Во имя Отца и Сына и Святого Духа.
В эти дни, которые следуют за праздником
Воскресения Христова, может быть, больше, чем когда-либо, мы
можем осознать со всей ясностью, страстно, что вся жизнь мира
едина и что вся жизнь Церкви содержится в том таинственном
общении святых и грешников, каковым является мир в становлении.
Литургия, общая молитва Церкви, не может быть понята вне
контекста этого общения святых и грешников.

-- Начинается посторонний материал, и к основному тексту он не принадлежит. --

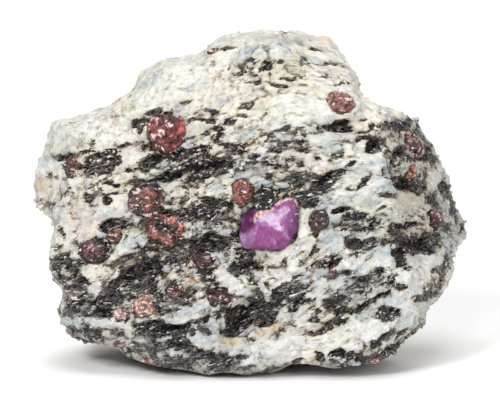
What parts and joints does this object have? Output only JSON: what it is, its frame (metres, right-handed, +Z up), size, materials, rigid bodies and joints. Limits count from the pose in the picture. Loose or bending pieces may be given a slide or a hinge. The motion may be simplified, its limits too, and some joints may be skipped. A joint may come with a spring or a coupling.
{
  "type": "ruby in matrix",
  "caption": "Broken block of garnet gneiss with one flat-faced ruby crystal in its front, standing on a level broken base.",
  "frame": {"origin": "centre of the bounding box in plan, at the level of the base it stands on", "axes": "+Z up, +X to the right along the broad front face, +Y away from that face into the rock"},
  "size_m": [0.0874, 0.0504, 0.0671],
  "materials": {
    "gneiss": "rough broken, white feldspar with flaky black mica",
    "ruby": "smooth crystal face, violet-magenta with frosty streaks",
    "garnet_red": "glossy fractured, brick red",
    "garnet_brown": "glossy fractured, purple brown",
    "garnet_dark": "glossy fractured, dark maroon",
    "garnet_pink": "satin, altered to pale pink"
  },
  "bodies": {
    "root": {"gneiss_matrix": "gneiss", "ruby_crystal": "ruby", "garnet_upper_left": "garnet_red", "garnet_upper_right": "garnet_red", "garnet_middle_left": "garnet_brown", "garnet_above_ruby": "garnet_red", "garnet_lower_left": "garnet_red", "garnet_far_left_low": "garnet_dark", "garnet_far_left_high": "garnet_brown", "garnet_foot_left": "garnet_pink", "garnet_foot_left_small": "garnet_pink", "garnet_foot_middle": "garnet_red", "garnet_below_ruby": "garnet_dark", "garnet_left_of_ruby": "garnet_dark", "garnet_right_of_ruby": "garnet_dark", "garnet_left_grain": "garnet_pink", "garnet_side_high": "garnet_brown", "garnet_side_middle": "garnet_red", "garnet_side_low": "garnet_red", "garnet_back_high": "garnet_brown", "garnet_back_middle": "garnet_red", "garnet_back_low": "garnet_dark", "garnet_back_right": "garnet_red", "garnet_left_end": "garnet_red"}
  },
  "joints": []
}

Для нас, собирающихся из недели в неделю в
храме, те молитвы, которые мы слышим, так часто представляются
«заготовленными» молитвами: другие люди их составляли, мы их
унаследовали. Но если задуматься над тем, как они зародились, их
уже не назовешь заготовленными. Каждая молитва, которую вы
слышите, вырвалась из человеческой души в момент восторга, горя,
в моменты глубокого раскаяния, безграничной благодарности.

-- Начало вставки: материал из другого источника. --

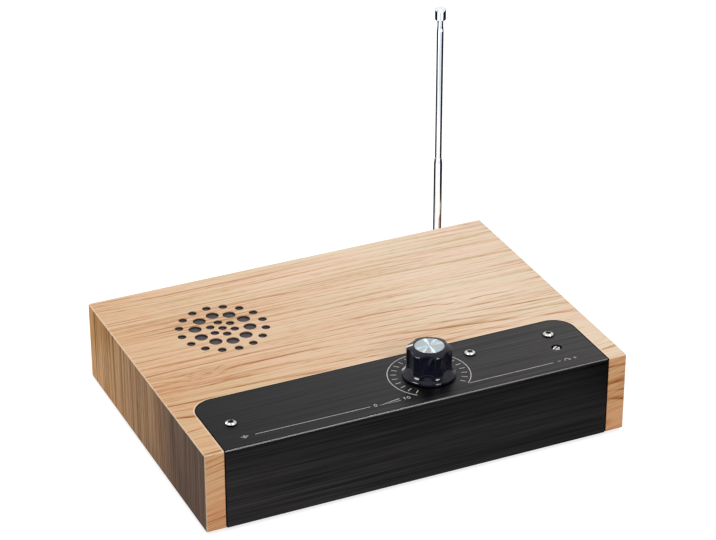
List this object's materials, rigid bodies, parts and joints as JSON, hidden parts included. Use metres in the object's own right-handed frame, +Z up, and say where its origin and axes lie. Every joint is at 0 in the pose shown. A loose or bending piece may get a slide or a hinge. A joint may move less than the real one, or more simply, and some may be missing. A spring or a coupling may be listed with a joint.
{
  "type": "theremin",
  "caption": "Tabletop theremin: flat wooden case with bent black control panel, fluted volume knob, round-hole loudspeaker grille and a hinged telescopic antenna behind.",
  "frame": {"origin": "on the table, in the middle of all that the instrument covers with its antenna upright and as far out as at rest", "axes": "+X to the player's right, +Y away from the player to the back, +Z up"},
  "size_m": [0.25, 0.1912, 0.188],
  "materials": {
    "veneer": "light straight-grained veneer, satin lacquer",
    "hardboard": "brown hardboard, smooth side out",
    "softwood": "planed softwood",
    "rubber": "matte black rubber",
    "black_sheet": "brushed sheet, black anodised",
    "nickel": "bright nickel plate",
    "knob_plastic": "gloss black moulding",
    "spun_aluminium": "spun with fine concentric lines",
    "brass": "turned brass",
    "steel": "zinc-plated steel",
    "trimmer_metal": "bright turned metal",
    "dark_plastic": "moulded black plastic",
    "circuit_laminate": "green solder mask",
    "can_metal": "drawn screening cans",
    "component_plastic": "sleeved and dipped components",
    "grille_fabric": "dark woven loudspeaker cloth",
    "gasket_card": "pressed card",
    "ferrite": "dark sintered ferrite",
    "cone_paper": "black pressed paper",
    "surround_rubber": "soft black rubber",
    "battery_jacket": "plain grey jacket",
    "antenna_chrome": "bright chrome plate",
    "wire_plastic": "flexible insulation"
  },
  "bodies": {
    "case": {"top_board": "veneer", "front_board": "veneer", "back_board": "veneer", "left_board": "veneer", "right_board": "veneer", "base_board": "hardboard", "corner_blocks": "softwood", "base_screws": "nickel", "feet": "rubber", "control_panel": "black_sheet", "spacer_screws": "nickel", "ground_screw": "nickel", "ground_nut": "nickel", "washers": "nickel", "ring_lugs": "nickel", "pot_body": "steel", "pot_bushing": "brass", "pot_washer": "nickel", "pot_nut": "nickel", "pot_terminals": "nickel", "switch_housing": "dark_plastic", "circuit_board": "circuit_laminate", "spacers": "brass", "trimmer_base": "dark_plastic", "oscillator_coils": "can_metal", "chips": "dark_plastic", "board_components": "component_plastic", "grille_cloth": "grille_fabric", "speaker_gasket": "gasket_card", "speaker_basket": "steel", "speaker_magnet": "ferrite", "speaker_yoke": "steel", "speaker_surround": "surround_rubber", "speaker_spider": "cone_paper", "speaker_terminals": "circuit_laminate", "speaker_clamps": "steel", "clamp_screws": "nickel", "battery": "battery_jacket", "battery_snap": "dark_plastic", "battery_clip": "steel", "antenna_mount": "antenna_chrome", "antenna_screw": "nickel", "supply_leads": "wire_plastic", "signal_leads": "wire_plastic"},
    "volume_knob": {"knob_body": "knob_plastic", "knob_insert": "brass", "knob_set_screw": "steel", "knob_cap": "spun_aluminium", "pot_shaft": "steel"},
    "trimmer_rotor": {"trimmer_rotor": "trimmer_metal"},
    "speaker_cone": {"speaker_cone": "cone_paper"},
    "antenna_fork": {"antenna_fork": "antenna_chrome", "elbow_pin": "antenna_chrome"},
    "antenna_lower": {"antenna_knuckle": "antenna_chrome", "antenna_tube_1": "antenna_chrome"},
    "antenna_upper": {"antenna_tube_2": "antenna_chrome"},
    "antenna_third": {"antenna_tube_3": "antenna_chrome"},
    "antenna_fourth": {"antenna_rod": "antenna_chrome", "antenna_tip": "antenna_chrome"}
  },
  "joints": [
    {"name": "volume", "type": "hinge", "parent": "case", "child": "volume_knob", "pos_m": [0.0166, -0.06955, 0.0494], "axis": [0, 0, -1], "range_deg": [-78, 198]},
    {"name": "adjust", "type": "hinge", "parent": "case", "child": "trimmer_rotor", "pos_m": [0.0935, -0.0728, 0.0494], "axis": [0, 0, -1], "continuous": true},
    {"name": "cone_stroke", "type": "slide", "parent": "case", "child": "speaker_cone", "axis": [0, 0, 1], "range_m": [-0.0008, 0.0008], "stiffness_N_per_m": 800, "deforming": ["speaker_surround", "speaker_spider"]},
    {"name": "antenna_turn", "type": "hinge", "parent": "case", "child": "antenna_fork", "pos_m": [0.1012, 0.08245, 0.009], "axis": [0, 1, 0], "range_deg": [-90, 90]},
    {"name": "antenna_fold", "type": "hinge", "parent": "antenna_fork", "child": "antenna_lower", "pos_m": [0.1012, 0.09195, 0.009], "axis": [-1, 0, 0], "range_deg": [0, 90]},
    {"name": "antenna_draw_upper", "type": "slide", "parent": "antenna_lower", "child": "antenna_upper", "axis": [0, 0, 1], "range_m": [-0.067, 0]},
    {"name": "antenna_draw_third", "type": "slide", "parent": "antenna_upper", "child": "antenna_third", "axis": [0, 0, 1], "range_m": [0, 0.0846]},
    {"name": "antenna_draw_fourth", "type": "slide", "parent": "antenna_third", "child": "antenna_fourth", "axis": [0, 0, 1], "range_m": [0, 0.0841]}
  ]
}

Каждая молитва, начиная с тех, которые мы унаследовали от
Ветхого Завета, и до новейших молитв, которые дошли до нас из
тюрем и концентрационных лагерей, родились в живых душах, в их
встрече с Богом или в их отчаянной нужде по Боге, Которого они
страстно ищут и не могут найти.
Иногда мы находим трудным быть едиными с
молитвами, которые поются, читаются, со всем этим потоком
молитв. И это неудивительно, потому что в одном богослужении, в
одном литургическом действии, в простых молитвах, которые мы
читаем утром и вечером, Церковь собрала десятки молитв, которые
соответствуют опыту, жизни, смерти, радости, страданию,
мучительной тоске и благодарности святых на протяжении истории:
как мы можем ожидать, что получим, примем в свою душу, разделим
до конца один после другого опыт святого Василия, святого
Иоанна, святого Марка, святого Симеона?.. Но мы можем разделить
их живодейственным образом если осознаем, что мы, как бы малы ни
были, в том становлении, которое является нашим уделом, при всей
неуверенности, когда ощупью мы ищем полноты, которой еще не
обладаем и которой они обладают в большей, чем мы, мере — что мы
стоим среди громадной толпы молящихся мужчин и женщин и что мы
слышим великих святых Божиих, молящихся своими молитвами.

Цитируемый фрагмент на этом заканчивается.